* _THE REQUEST_
Say how many lines contain the word "object". Only the number should be given.

* _TASK INPUTS_
----

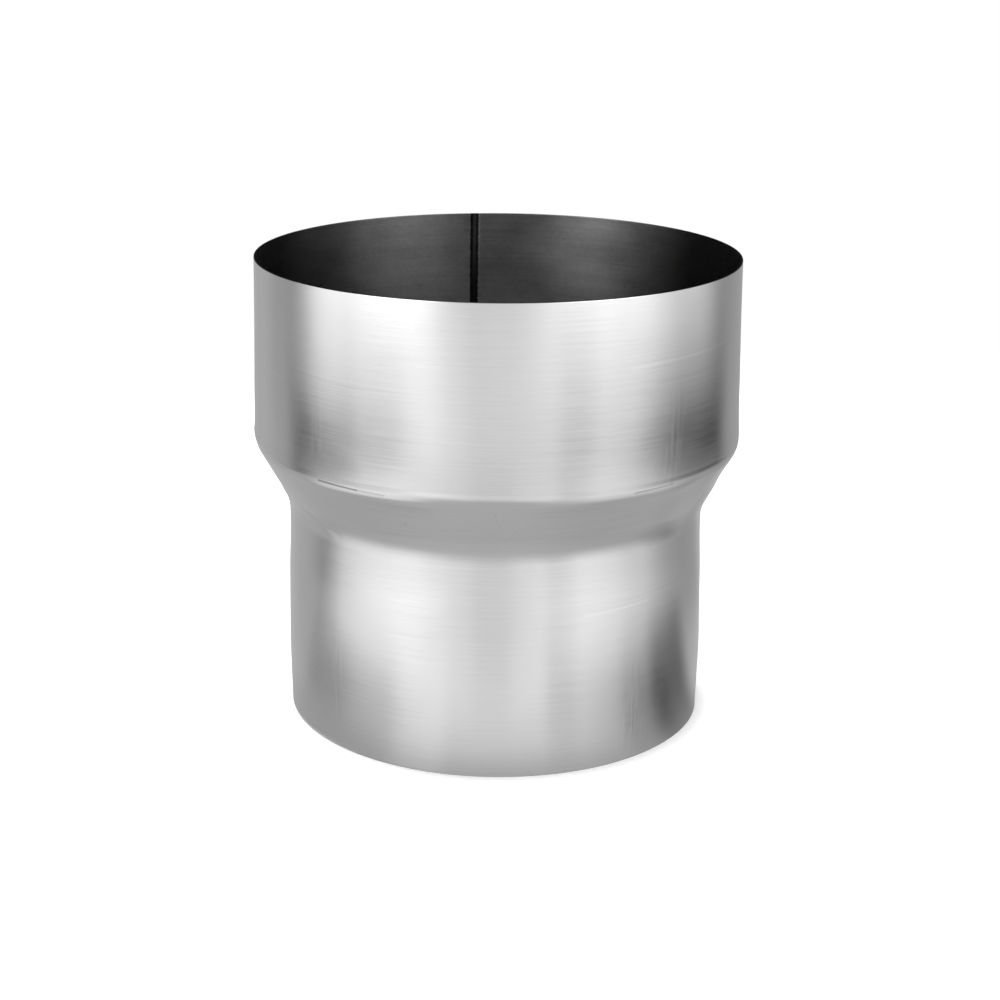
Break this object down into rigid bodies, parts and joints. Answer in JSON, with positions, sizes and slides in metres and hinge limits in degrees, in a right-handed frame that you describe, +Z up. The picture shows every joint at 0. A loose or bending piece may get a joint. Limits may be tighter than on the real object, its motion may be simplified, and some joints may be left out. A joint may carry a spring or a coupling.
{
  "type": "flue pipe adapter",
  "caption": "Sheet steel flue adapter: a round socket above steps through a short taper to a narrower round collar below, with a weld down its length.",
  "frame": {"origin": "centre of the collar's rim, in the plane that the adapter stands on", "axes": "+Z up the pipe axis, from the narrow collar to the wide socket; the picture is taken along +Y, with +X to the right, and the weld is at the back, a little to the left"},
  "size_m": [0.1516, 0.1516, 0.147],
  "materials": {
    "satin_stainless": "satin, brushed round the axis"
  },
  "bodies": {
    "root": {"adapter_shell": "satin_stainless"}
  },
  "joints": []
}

----

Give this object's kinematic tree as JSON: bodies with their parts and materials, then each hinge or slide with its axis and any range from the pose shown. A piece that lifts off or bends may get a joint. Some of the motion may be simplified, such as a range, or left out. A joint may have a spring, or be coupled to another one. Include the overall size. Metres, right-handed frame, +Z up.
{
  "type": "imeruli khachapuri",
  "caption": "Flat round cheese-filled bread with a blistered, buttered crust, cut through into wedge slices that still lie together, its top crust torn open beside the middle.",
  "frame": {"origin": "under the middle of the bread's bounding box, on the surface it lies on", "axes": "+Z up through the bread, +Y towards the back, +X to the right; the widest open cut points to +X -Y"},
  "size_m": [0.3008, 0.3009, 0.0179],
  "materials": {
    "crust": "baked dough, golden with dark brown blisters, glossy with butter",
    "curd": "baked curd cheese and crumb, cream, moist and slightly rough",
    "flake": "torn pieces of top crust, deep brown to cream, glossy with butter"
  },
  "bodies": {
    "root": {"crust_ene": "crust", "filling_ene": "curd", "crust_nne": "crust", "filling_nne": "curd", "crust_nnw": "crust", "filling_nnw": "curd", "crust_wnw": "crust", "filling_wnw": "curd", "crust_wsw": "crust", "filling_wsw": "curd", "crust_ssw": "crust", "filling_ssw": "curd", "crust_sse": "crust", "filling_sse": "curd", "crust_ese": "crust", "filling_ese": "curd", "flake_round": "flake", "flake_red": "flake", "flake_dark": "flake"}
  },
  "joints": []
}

----

* _EXPECTED OUTPUT_
2